The monarch of widowhood, Queen Victoria, was the pioneer of self imposed isolation upon being dealt the very unlucky hand of bereavement. Undertaking her public duties she hid behind stoic viels and layers of lace to conceal her intense grief. She wallowed and bathed in melancholy and set out living only to honour her beloved Albert. I tried to mirror the master with a 21st century update. My version of her viels were my Ray-Ban Wayfarer sunglasses.
Laws of physics and perception were cast aside following the weeks and months after my world collapsed. When I wore my sunglasses, I was invisible. Coupled with headphones, this killer combination would give me the ultimate disappearing act. I was a knight, a grieving champion, I set out on my path, I would be gone for days, walking round stealthily avoiding contact with any other human being. I learnt quickly to disappear into backgrounds and shield myself from any attention.

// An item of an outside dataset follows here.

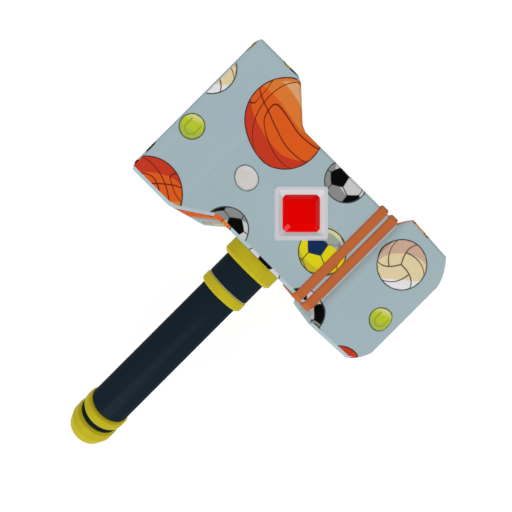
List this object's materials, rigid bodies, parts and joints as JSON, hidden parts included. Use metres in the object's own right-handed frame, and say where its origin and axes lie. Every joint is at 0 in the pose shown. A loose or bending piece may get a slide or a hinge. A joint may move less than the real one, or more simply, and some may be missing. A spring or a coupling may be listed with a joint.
{
  "type": "throwing hammer",
  "caption": "Toy throwing hammer: a square two-block mallet head printed with sports balls, a red push button in its face, and a round grip with a screw-off battery cap.",
  "frame": {"origin": "middle of the bounding box's bottom face, on the floor, with the hammer lying on its back", "axes": "+X along the head towards its smaller block, +Y up the handle towards the head, +Z out of the face that carries the red button; the handle's axis is the line x = -0.0030, z = 0.0585, and the head's axis is the line y = 0.0892, z = 0.0585"},
  "size_m": [0.2024, 0.2954, 0.117],
  "materials": {
    "head_blue": "satin moulded plastic, pale grey-blue, under printed balls",
    "band_orange": "satin moulded plastic",
    "bezel_silver": "silver-grey moulded plastic",
    "gem_red": "clear red, faceted and glossy",
    "ring_yellow": "semi-gloss moulded plastic",
    "sleeve_navy": "semi-gloss moulded plastic",
    "grip_navy": "soft matt grip",
    "seal_black": "matt rubber",
    "inner_white": "plain moulded plastic",
    "core_black": "plain moulded plastic",
    "steel": "plain bright steel",
    "board_green": "laminate with green solder mask",
    "component_black": "moulded black plastic",
    "lamp_clear": "clear lens",
    "speaker_black": "black cone and basket round a magnet",
    "cell_jacket": "plain grey sleeve on a metal can",
    "wire_red": "insulated wire",
    "wire_black": "insulated wire"
  },
  "bodies": {
    "hammer": {"band_inner": "band_orange", "band_outer": "band_orange", "button_guide": "inner_white", "button_spring": "steel", "button_switch": "component_black", "circuit_board": "board_green", "closing_screw_1": "steel", "closing_screw_2": "steel", "closing_screw_3": "steel", "closing_screw_4": "steel", "closing_screw_5": "steel", "closing_screw_6": "steel", "closing_screw_7": "steel", "closing_screw_8": "steel", "collar": "ring_yellow", "contact_plug": "inner_white", "gem_bezel": "bezel_silver", "gem_lamp_1": "lamp_clear", "gem_lamp_2": "lamp_clear", "grip_sleeve": "grip_navy", "handle_core": "core_black", "head_front_shell": "head_blue", "head_rear_shell": "head_blue", "lower_cell": "cell_jacket", "lower_ring": "ring_yellow", "middle_ring": "ring_yellow", "negative_lead": "wire_black", "pommel_seal": "seal_black", "positive_lead": "wire_red", "return_strip": "steel", "small_screw_1": "steel", "small_screw_2": "steel", "small_screw_3": "steel", "small_screw_4": "steel", "small_screw_5": "steel", "small_screw_6": "steel", "small_screw_7": "steel", "small_screw_8": "steel", "sound_chip": "component_black", "speaker": "speaker_black", "speaker_clamp": "inner_white", "speaker_lead_1": "wire_black", "speaker_lead_2": "wire_black", "speaker_screw_1": "steel", "speaker_screw_2": "steel", "speaker_screw_3": "steel", "tail_spring": "steel", "top_contact": "steel", "upper_cell": "cell_jacket", "upper_sleeve": "sleeve_navy"},
    "button": {"gem_button": "gem_red"},
    "carrier": {"tail_carrier": "inner_white", "tail_contact": "steel"},
    "pommel": {"pommel_cap": "ring_yellow"}
  },
  "joints": [
    {"name": "button_press", "type": "slide", "parent": "hammer", "child": "button", "axis": [0, 0, -1], "range_m": [0, 0.0025], "stiffness_N_per_m": 400, "springref_m": -0.002, "deforming": ["button_spring"]},
    {"name": "cap_travel", "type": "slide", "parent": "hammer", "child": "carrier", "axis": [0, -1, 0], "range_m": [0, 0.007], "deforming": ["tail_spring"]},
    {"name": "cap_turn", "type": "hinge", "parent": "carrier", "child": "pommel", "pos_m": [-0.003, -0.1377, 0.0585], "axis": [0, -1, 0], "range_deg": [0, 180]}
  ],
  "couplings": [
    {"joint": "cap_travel", "follows": "cap_turn", "m_per_rad": 0.002228}
  ]
}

In my enormous giddy depression, I genuinely believed I was walking up and down streets completely unnoticed. Invisibility had made me believe that I mattered to no one and that no one cared enough to look beyond the sadness cemented into my eyes. My identity was lost the moment the man I adored took his last breath, I was no longer important, my existence not valued enough to warrant being acknowledged.
I kept walking. Battered by wind, snow, hail, sleet and rain. No weather element would prevent my trusty personal armour from being placed on my face. I'd never know exactly where I was going. I never had a plan or a route decided. I lived day to day, hour by hour on adraenilin, full fat coke and lentil soup. I survived on running errands, creating problems that needed to be solved and scouring the internet for a better life and better opportunities in a crazed panic, avoiding all human contact.
I looked into mirrors barely able to recognise myself. I was quite literally half the person I used to be. My partner dying was the best diet I had ever been on. I was alarmingly losing weight on a weekly basis. My body ravaged by shock had overnight developed a brand new metabolism and an allergy to dairy. It's something the glossy magazines would never dare write about, but if you want to lose some serious weight get your significant other to pop their clogs and the weight will fall off you. I had changed beyond measure and knew that the person I had been for the last twenty-five years wouldn't be around anymore. I was lost, helpless and completely alone. I didn't even know myself. Thank goodness for my sunglasses they helped shield me from the harsh ever-evolving bustle of every day life.
It was the strangest feeling having someone look at me and recognise me for being alive. For so long I had forgotten that I was. I remember the day very well, it was a moderately rainy Tuesday in January. I was wearing a maroon floral velvet dress, my hair scraped up in a messy blonde bun. I was sitting drinking a soya milk latte in the darkest corner of a grey cobbled street. I had blanked out everything around me. My eternal focus was the bruised table edge. I hadn't noticed the incredibly handsome man sit at the table next to me. I glanced up sleepily at a blurry shape that had settled in my left eye and was met with a devilishly charming smile and a knowing wave. I froze in my seat. I tightly closed my eyes in the hope that my blurry vision would mask the charming smile, it didn't. He remained, still smiling. My cheeks started to burn with anxiety. Not knowing how to behave or act, I left my latte, put on my sunglasses and bolted out the coffee shop. Pre widow status, I would have been elated with such attention, especially from such a dapper man, but this was a different time, I was a different person, and so I wept. This interaction had probably lasted about five minutes in total, but it had turned my stomach and shook my very core. My sunglasses graciously protected me as tears rolled down my burning cheeks, I returned to the safety of my bed and hid there for the next three days.
During my three days of contemplation and dismay a cloud of consciousness floated in my window. Cuddling a cup of tea I realised that after months of living deliriously depressed and convinced of my lack of existence, I did in actual fact exist. The man in the coffee shop had forced me to see that I needed to return. I had to come back to life. I needed to let people see me, that meant the sunglasses had to come off. I had to face my demons, my shortcomings and my audience with honest budding green eyes. And I did.
My sunglasses are still my savior, but only when it is beautiful and bright or when I have had one to many gins the night before. When I meet people in the street now, I remove my trusty personal armour like I am doffing a hat in gratitude to the conversation about to unravel. I finally let people see me. My soul can blossom in front of strangers or companions. I don't need to hide from anyone anymore. I am happy to be seen again, particularly by handsome men.